**Raw data**
○ ○ ○ ○ ○
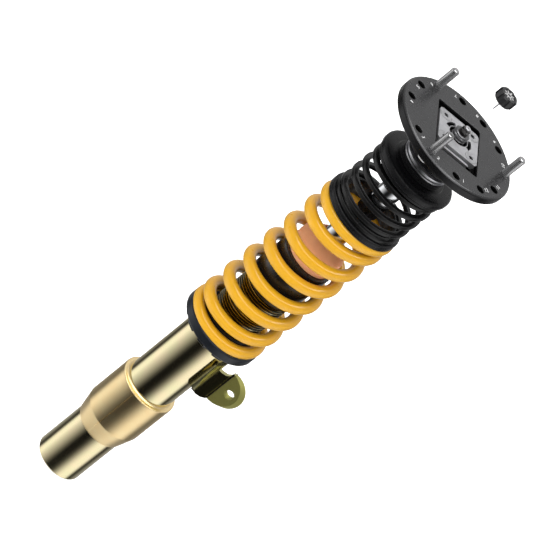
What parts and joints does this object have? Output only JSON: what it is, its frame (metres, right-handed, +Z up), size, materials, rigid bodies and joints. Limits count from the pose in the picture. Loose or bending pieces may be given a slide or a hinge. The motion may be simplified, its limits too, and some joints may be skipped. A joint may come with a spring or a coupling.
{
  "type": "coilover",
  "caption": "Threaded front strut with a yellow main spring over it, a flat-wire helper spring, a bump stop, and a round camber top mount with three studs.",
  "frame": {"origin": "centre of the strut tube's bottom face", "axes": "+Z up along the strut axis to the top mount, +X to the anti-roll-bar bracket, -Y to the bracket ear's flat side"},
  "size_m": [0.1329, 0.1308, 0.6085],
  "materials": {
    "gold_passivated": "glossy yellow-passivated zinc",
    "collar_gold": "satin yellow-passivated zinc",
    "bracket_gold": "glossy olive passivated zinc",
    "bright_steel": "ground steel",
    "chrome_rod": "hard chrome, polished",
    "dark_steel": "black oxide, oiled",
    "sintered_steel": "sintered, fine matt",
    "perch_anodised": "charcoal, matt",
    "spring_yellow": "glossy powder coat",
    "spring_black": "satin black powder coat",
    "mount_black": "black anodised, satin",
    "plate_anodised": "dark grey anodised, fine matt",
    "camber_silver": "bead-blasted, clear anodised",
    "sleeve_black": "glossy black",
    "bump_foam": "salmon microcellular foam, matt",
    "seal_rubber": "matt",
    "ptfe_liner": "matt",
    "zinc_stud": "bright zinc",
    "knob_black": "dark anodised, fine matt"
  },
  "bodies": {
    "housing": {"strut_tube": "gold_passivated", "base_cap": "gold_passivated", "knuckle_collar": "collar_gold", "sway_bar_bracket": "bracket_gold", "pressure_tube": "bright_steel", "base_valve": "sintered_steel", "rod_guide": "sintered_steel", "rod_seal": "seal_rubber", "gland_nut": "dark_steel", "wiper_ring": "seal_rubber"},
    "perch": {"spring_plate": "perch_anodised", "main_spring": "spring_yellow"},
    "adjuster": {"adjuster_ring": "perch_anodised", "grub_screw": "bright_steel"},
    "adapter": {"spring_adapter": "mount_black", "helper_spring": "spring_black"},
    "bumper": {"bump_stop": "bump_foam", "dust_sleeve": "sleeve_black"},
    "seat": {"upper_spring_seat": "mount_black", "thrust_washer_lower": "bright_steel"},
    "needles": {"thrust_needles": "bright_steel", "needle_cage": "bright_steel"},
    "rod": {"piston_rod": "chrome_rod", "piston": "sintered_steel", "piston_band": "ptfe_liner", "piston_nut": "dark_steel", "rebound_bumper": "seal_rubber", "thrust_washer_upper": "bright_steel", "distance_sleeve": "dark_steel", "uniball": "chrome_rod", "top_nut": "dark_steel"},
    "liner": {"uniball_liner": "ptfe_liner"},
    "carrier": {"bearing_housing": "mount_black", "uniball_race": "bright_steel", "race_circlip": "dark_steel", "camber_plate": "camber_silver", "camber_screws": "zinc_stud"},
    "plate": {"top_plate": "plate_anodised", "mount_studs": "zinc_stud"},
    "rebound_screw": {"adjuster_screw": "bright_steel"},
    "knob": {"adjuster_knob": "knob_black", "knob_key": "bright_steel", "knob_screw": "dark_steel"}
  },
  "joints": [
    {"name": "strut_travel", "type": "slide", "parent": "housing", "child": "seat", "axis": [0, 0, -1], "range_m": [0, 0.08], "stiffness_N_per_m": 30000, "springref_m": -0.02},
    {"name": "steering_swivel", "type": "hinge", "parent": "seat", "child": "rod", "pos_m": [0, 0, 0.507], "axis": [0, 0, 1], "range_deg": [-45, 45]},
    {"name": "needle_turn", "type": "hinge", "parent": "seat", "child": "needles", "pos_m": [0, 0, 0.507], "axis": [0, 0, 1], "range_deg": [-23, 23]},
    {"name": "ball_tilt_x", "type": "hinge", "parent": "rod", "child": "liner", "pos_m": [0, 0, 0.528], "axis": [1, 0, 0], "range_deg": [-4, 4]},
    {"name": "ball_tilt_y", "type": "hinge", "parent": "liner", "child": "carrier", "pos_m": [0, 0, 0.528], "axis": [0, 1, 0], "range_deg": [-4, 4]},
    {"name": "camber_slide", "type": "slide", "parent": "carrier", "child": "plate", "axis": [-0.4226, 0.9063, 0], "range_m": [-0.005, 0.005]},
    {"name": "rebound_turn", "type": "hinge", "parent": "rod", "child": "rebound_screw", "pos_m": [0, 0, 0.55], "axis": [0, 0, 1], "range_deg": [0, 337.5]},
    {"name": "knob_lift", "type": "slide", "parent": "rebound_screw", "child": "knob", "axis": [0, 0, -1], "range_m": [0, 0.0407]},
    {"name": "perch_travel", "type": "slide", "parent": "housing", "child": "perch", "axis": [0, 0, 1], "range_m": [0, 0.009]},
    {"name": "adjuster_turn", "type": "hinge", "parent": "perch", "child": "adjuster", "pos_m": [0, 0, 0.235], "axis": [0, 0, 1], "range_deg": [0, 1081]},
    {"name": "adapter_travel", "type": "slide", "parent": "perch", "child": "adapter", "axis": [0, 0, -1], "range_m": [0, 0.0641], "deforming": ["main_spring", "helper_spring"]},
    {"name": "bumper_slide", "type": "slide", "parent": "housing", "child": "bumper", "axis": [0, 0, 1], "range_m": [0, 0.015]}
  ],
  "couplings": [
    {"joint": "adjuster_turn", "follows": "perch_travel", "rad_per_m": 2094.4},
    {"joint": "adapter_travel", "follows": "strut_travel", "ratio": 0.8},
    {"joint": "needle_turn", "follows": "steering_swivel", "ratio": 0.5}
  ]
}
○ ○ ○ ○ ○
**Exercise goal**
List all lines above in which the string "materials" appears.

**Output below**
What parts and joints does this object have? Output only JSON: what it is, its frame (metres, right-handed, +Z up), size, materials, rigid bodies and joints. Limits count from the pose in the picture. Loose or bending pieces may be given a slide or a hinge. The motion may be simplified, its limits too, and some joints may be skipped. A joint may come with a spring or a coupling.
  "materials": {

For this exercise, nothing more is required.